Belief in the power of the unconscious has waxed and waned in popularity since psychology became a recognized field. Sigmund Freud might come to mind with the mention of “the unconscious.” He spoke of it as a stewing collection of repressed memories and antisocial urges. For a long time, the notion of the unconscious was discredited. Now, recent studies in psychology have pointed to subliminal influences as a major driver — of our daily perceptions, memories and emotions. Leonard Mlodinow’s newest book, “Subliminal,” discusses how the unconscious workings of our minds shape almost all our thoughts and actions.
The book’s first section explains the “two-tiered” brain: the ancient “lower brain” shared with our evolutionary ancestors, and the “conscious” brain we use everyday to think logically, make decisions and do all the things that make us human.
Our sensory perceptions are quite arbitrary. Our visual system, for example, which seems like it should be fairly straightforward, contains several features that skew our interpretation of the world. Take “the blind spot:” It’s a physical phenomenon that results from the way the eyeball connects to the brain. There’s a wire that connects the retina to the brain, and this creates a dead zone in your vision. So why aren’t we all walking around with a gap in our sight? Our brains make up for this blind spot by filling it in based on the context of our surroundings.
Our memories are also shockingly faulty. Or, at least, creative. A study that required participants to recall a story over a series of months found that not one subject remembered the story correctly. Every subject omitted certain aspects of the story over time — and they filled in these gaps with their own additions.
Another more recent study yielded related results. Pyschologist Ulric Neisser asked a group of Emory University students to write their account of hearing about the Challenger space shuttle crash the morning after it happened. About three years later, he contacted the students again and asked them to recount that experience. No one retold their original story, and a quarter of the students were completely wrong. The students still believed in the accuracy of their newer memories and didn’t seem to believe their old records, even though they had written them themselves. Said one student, “Yes, that’s my handwriting — but I still remember it the other way!”
It kind of makes you wonder: if such a supposedly “big” national event like the Challenger explosion was misremembered, what other, smaller memories of ours are altered or completely wrong?
Our brains, specifically our prefrontal cortexes, respond to categories. We’ve evolved to process information more efficiently by placing different things into different categories. Such a tendency likely helped early humans survive. As Mlodinow explains, “If we hadn’t evolved to operate that way, if our brains treated everything we encountered as an individual, we might be eaten by a bear while still deciding whether this particular furry creature is as dangerous as the one that ate Uncle Bob.”
Categories also help aid our memories. If you give someone a grocery list, and then later make him recite it from memory, he’s unlikely to remember a good part of it. But if you group the items into categories — fruit, vegetables and dairy, for example — that person is much more likely to remember more of the list.

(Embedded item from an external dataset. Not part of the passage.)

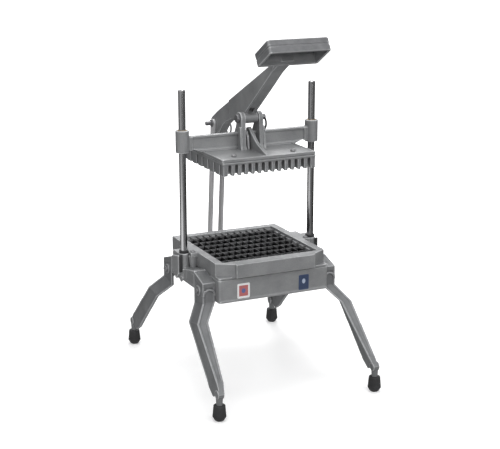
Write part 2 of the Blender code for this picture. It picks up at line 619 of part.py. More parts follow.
def links():
    pieces = []
    (by, bz), (ay, az) = LINK_PIVOT, REAR_PIVOT
    lean = atan2(az - bz, ay - by) * 180 / pi
    half = 0.0075
    outline = arc((ay, az), half, lean - 90, lean + 90, 8) + arc((by, bz), half, lean + 90, lean + 270, 8)
    for name, side in (("left", -1), ("right", 1)):
        holes = [circle((ay, az), PIN_R + GAP), circle((by, bz), LINK_PIN_R + RUN)]
        x = side * (LINK_IN + LINK_T / 2)
        bar = plate(f"link_{name}", outline, LINK_T, centre=(x, 0, 0), holes=holes, group=PARTS)
        pieces.append(finish(bar, STEEL))
        # the outer end of the rear pin: a stub inside the link's eye, with a shoulder outside it
        reach = 0.026 if side < 0 else 0.024
        stub = [cylinder("stub", (side * (LINK_IN + reach) / 2, ay, az), PIN_R, reach - LINK_IN, "X", 24)]
        shoulder_x = LINK_IN + LINK_T + GAP + 0.0015
        stub.append(cylinder("shoulder", (side * shoulder_x, ay, az), 0.0068, 0.003, "X", 24))
        cuts = [] if side < 0 else [cylinder("hole", (0.0205, ay, az), RING_HOLE, 0.02, "Y", 12)]
        pieces.append(finish(combine(f"rear_pin_end_{name}", stub, cuts), DARK_STEEL, smooth=True))
    pieces.append(ring("rear_pin_clip", (0.0205, ay, az)))
    return pieces


def link_pin():
    """A pin with a head formed at each end, through both links and the base's rear lug."""
    end = LINK_IN + LINK_T + GAP
    head = [(0, end + 0.003), (0.005, end + 0.003), (0.0065, end + 0.0015), (0.0065, end), (LINK_PIN_R, end)]
    pin = turned("link_pin", head + [(r, -z) for r, z in reversed(head)], 24)
    pin.rotation_euler = TURN["X"]
    pin.location = (0, *LINK_PIVOT)
    finish(pin, STEEL, smooth=True)


def hang_on(name, place, pieces):
    """Parent a body's pieces to an empty on its joint's axis."""
    empty = bpy.data.objects.new(name, None)
    PARTS.objects.link(empty)
    empty.location = place
    inverse = Matrix.Translation(Vector(place)).inverted()
    for piece in pieces:
        piece.parent = empty
        piece.matrix_parent_inverse = inverse


def build():
    base_frame()
    blade_frame()
    blades()
    guide_rods()
    for name, side in (("left", -1), ("right", 1)):
        x, y = FRAME_SCREW
        screw(f"frame_screw_{name}", (side * x, y, TRAY_TOP + GAP), (0, 0, 1), (0.0045, 0.003),
              (SCREW_R, FRAME_SCREW_LENGTH))
    legs()
    link_pin()
    hang_on("pusher_slide", (0, 0, BLOCK_TOP), pusher())
    hang_on("lever_hinge", (0, *LEVER_PIVOT), lever())
    hang_on("link_hinge", (0, *LINK_PIVOT), links())


build()
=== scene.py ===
"""Looks for the vegetable dicer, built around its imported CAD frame.

Lengths are in millimetres up to the point where a mesh is made; the scene itself is in metres.
"""

import json
from math import atan2, cos, degrees, pi, radians, sin

import bmesh
import bpy
from mathutils import Matrix, Vector


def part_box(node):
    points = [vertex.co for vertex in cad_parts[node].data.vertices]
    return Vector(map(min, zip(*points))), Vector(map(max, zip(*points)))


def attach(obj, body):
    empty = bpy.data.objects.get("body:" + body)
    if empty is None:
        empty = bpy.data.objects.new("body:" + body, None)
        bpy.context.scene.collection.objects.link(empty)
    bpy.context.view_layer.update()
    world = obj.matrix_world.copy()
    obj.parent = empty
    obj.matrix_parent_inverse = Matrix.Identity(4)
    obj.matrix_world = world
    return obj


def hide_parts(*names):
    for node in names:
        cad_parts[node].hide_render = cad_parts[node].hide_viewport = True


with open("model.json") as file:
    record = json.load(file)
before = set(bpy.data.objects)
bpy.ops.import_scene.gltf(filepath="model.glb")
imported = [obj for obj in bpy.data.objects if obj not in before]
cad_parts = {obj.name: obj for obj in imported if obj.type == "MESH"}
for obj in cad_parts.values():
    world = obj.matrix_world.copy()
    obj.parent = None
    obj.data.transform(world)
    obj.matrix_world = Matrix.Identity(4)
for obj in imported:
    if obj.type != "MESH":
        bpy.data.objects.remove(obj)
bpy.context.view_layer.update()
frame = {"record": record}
MM = 0.001


# ---- sizes taken from the frame ---------------------------------------------------------------------
def corner(node, low):
    """A CAD node's lowest or highest corner, in millimetres."""
    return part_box(node)[0 if low else 1] / MM


GAP = 0.3  # between pieces that touch
SKIRT_X, SKIRT_Y = 106.6, 108.0
SKIRT_LOW, SKIRT_HIGH, WALL = 169.0, 210.0, 5.0
WING_X, WING_Y, WING_LOW = 130.0, 53.0, 185.0
WING_RISE, WING_RISE_FROM = 6.8, 14.0
TRAY_LOW, TRAY_FLOOR, TRAY_LEDGE, TRAY_TOP = 210.3, 214.5, 233.0, 238.0
TRAY_IN_LOW, TRAY_IN_TOP, TRAY_FRONT = 89.6, 92.4, 116.0
LUG_X, LUG_FRONT, LUG_REAR, LUG_LOW = 119.0, 16.0, 40.0, 230.0
ROD_X = (corner("guide_rod_right", True).x + corner("guide_rod_right", False).x) / 2
ROD_R = corner("guide_rod_right", False).x - ROD_X
ROD_LOW, ROD_TOP = corner("guide_rod_right", True).z, corner("guide_rod_right", False).z
BOSS_R, BOSS_LOW, BOSS_TOP, BOSS_REAR = 9.0, 193.0, 236.0, 31.0
EAR_PLATE_X, EAR_PLATE_T, EAR_PLATE_FRONT = 138.0, 5.5, -6.2
PAD_X, PAD_Y, PAD_Z = (133.6, 139.0), (-9.6, -6.7), (203.0, 235.0)
FRAME_SCREW = (113.0, -8.0)
PITCH_X, COUNT_X, PITCH_Y, COUNT_Y = 12.7, 13, 25.4, 7
BLADE_T, BLADE_HALF, SLOT_W = 1.2, 92.1, 1.8
GRIND, EDGE_LEFT = 3.2, 0.2  # height of the ground wedge; how much of the thickness its edge keeps
BLADE_LOW, BLADE_HIGH = corner("blade_crosswise_01", True).z, corner("blade_crosswise_01", False).z
BLOCK_HALF = corner("pusher_block", False).x
FINGER_TIP, BLOCK_TOP = corner("pusher_block", True).z, corner("pusher_block", False).z
BLOCK_ROOF, FINGER_GAP = 408.0, 6.35
PUSHER_SCREW_X, PUSHER_SCREW_Y = 4.5 * PITCH_X, 2.5 * PITCH_Y
PLATE_X, PLATE_Y, PLATE_T = 90.0, 88.0, 4.2
PLATE_LOW = corner("pusher_head", True).z
PLATE_HIGH = PLATE_LOW + PLATE_T
SLEEVE_R, SLEEVE_LOW, SLEEVE_HIGH = 12.0, 418.0, 457.5
SLEEVE_ROOT = 110.0
BUSH_R, BUSH_BORE = 8.0, 6.45
BEAM_T, BEAM_TOP = 10.0, 446.0
LEVER_PIVOT, REAR_PIVOT, LINK_PIVOT = (-6.0, 471.0), (131.0, 440.0), (153.0, 185.0)
PIN_R, LINK_PIN_R, BOLT_R, SCREW_R = 5.0, 4.0, 3.0, 2.0
SHOULDER_R, LINK_LUG_R, EYE_R = 6.8, 11.0, 18.5
RING_R, RING_WIRE = 11.3, 1.2
EAR_R, EAR_IN, EAR_OUT, ARM_HALF, LUG_HALF = 11.5, 13.5, 21.5, 11.5, 8.3
LINK_X, LINK_T, LINK_HALF = 10.9, 4.0, 7.5
GRIP_HALF, GRIP_LENGTH, GRIP_T, GRIP_WALL = 56.0, 56.0, 22.0, 4.0
GRIP_LIP = 1.8  # how much deeper than that its walls reach
GRIP_REAR, GRIP_TILT = (-140.0, 601.0), radians(31)
FOOT_X, FOOT_Y = 150.5, 205.7
STEM_R = 5.0
LEG_BOLT_Y, LEG_BOLT_Z = 72.0, 187.0
BOLT_SEAT = 130.8
SIDES = (("left", -1), ("right", 1))
CORNERS = (("front_left", -1, -1), ("front_right", 1, -1), ("rear_left", -1, 1), ("rear_right", 1, 1))
THROUGH = 100.0  # long enough for any cutter to pass right through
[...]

This is all interesting, but I’m sure you can think of less-benevolent categorizing our brains undertake. Racial, gender and ethnic discrimination are some of the bad “side effects” of a brain that naturally wants to put a label on everything.
There’s no doubt that discrimination exists. But what about unconscious bias? It’s more insidious and harder to address than its blatant counterpart. The ventromedial prefrontal cortex automatically regulates our evaluation of fellow humans, says Mlodinow. Studies have shown that damage to this region eliminates unconscious gender stereotyping. The author doesn’t go into more detail about this study though, and I would have liked to hear more about it.
Mlodinow also mentions that unconscious biases can be “overcome with effort,” but doesn’t offer evidence to support this statement or explain exactly how it can be achieved. For practical reasons, more information on the subject would have been desirable.
But Mlodinow does a lot of things right. He tackles a brainy subject with aplomb and (sometimes corny) humor. Otherwise abstract topics are made accessible and readable. But I was still left wanting to know more about how we can turn our unconscious minds to our advantage. For example, how can we specifically work to end discrimination and intolerance? Strength of will and practice play a role, but what else can we do? I know this is largely a social question, but we need some insight and support from people like Mlodniow to point us in the right direction.